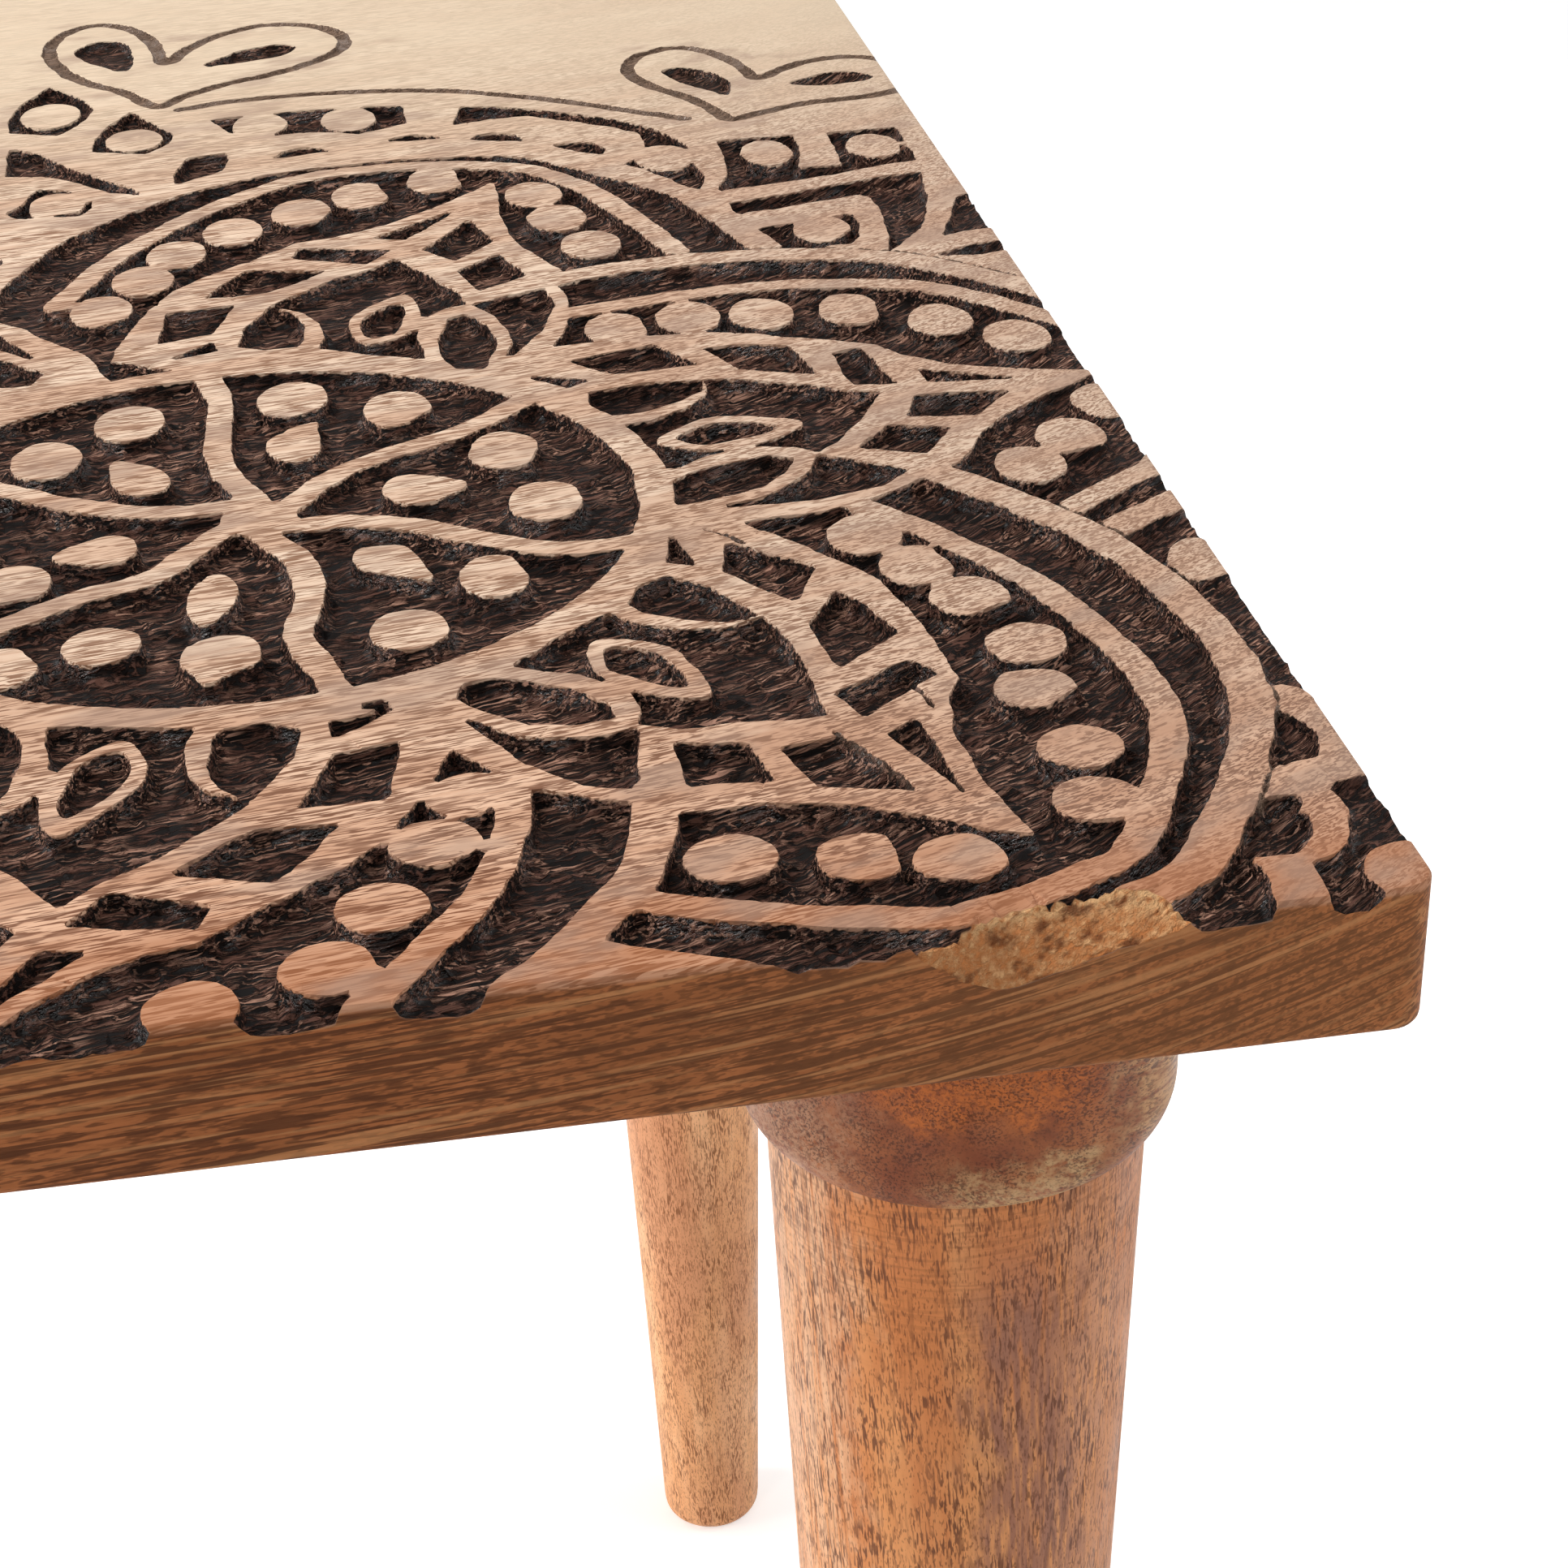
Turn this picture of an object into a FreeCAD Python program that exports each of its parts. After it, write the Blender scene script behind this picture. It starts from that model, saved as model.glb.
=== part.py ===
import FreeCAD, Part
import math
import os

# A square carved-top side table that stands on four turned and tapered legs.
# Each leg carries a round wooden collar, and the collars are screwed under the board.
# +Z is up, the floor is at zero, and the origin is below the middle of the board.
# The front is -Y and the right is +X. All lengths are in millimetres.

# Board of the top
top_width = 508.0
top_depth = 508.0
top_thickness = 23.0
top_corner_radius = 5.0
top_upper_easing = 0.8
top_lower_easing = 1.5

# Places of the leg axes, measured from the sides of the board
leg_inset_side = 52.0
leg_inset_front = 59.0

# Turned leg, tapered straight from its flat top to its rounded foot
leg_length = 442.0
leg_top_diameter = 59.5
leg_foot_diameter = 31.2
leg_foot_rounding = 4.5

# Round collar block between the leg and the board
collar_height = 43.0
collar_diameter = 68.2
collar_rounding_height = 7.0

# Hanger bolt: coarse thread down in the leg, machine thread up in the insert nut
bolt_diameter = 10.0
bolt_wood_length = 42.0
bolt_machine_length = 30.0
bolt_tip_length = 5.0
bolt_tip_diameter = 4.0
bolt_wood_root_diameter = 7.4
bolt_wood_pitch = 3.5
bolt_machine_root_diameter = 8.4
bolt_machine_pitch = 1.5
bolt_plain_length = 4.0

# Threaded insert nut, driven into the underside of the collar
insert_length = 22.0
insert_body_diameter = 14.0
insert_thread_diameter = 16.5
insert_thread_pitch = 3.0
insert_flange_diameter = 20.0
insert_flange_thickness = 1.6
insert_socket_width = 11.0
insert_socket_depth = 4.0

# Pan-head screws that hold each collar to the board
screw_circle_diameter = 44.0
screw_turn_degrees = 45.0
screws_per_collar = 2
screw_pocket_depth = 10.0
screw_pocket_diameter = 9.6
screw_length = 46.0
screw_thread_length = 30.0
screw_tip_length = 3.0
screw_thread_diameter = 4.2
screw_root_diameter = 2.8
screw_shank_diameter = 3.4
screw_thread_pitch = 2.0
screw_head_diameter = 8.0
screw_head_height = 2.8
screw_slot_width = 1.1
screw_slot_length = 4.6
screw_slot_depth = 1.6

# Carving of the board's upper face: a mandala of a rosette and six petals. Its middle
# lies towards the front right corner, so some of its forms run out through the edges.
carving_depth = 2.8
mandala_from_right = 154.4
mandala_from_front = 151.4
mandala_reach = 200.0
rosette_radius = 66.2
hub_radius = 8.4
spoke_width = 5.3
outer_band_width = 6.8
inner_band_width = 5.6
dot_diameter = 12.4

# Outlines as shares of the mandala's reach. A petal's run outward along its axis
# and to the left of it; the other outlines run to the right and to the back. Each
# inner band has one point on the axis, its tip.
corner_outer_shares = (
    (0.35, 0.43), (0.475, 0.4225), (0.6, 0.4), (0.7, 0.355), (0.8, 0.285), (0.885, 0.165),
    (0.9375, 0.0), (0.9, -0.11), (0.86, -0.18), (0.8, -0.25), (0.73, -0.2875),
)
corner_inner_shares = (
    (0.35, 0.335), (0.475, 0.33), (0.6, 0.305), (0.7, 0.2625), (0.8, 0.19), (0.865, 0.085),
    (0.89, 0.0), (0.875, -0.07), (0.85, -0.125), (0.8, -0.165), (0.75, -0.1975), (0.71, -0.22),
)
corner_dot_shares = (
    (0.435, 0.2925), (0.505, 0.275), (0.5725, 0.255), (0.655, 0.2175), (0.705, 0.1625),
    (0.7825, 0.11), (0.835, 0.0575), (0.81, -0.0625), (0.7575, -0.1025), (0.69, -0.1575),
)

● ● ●

Find the lines containing "into" and list every one of them.

Turn this picture of an object into a FreeCAD Python program that exports each of its parts. After it, write the Blender scene script behind this picture. It starts from that model, saved as model.glb.
# Threaded insert nut, driven into the underside of the collar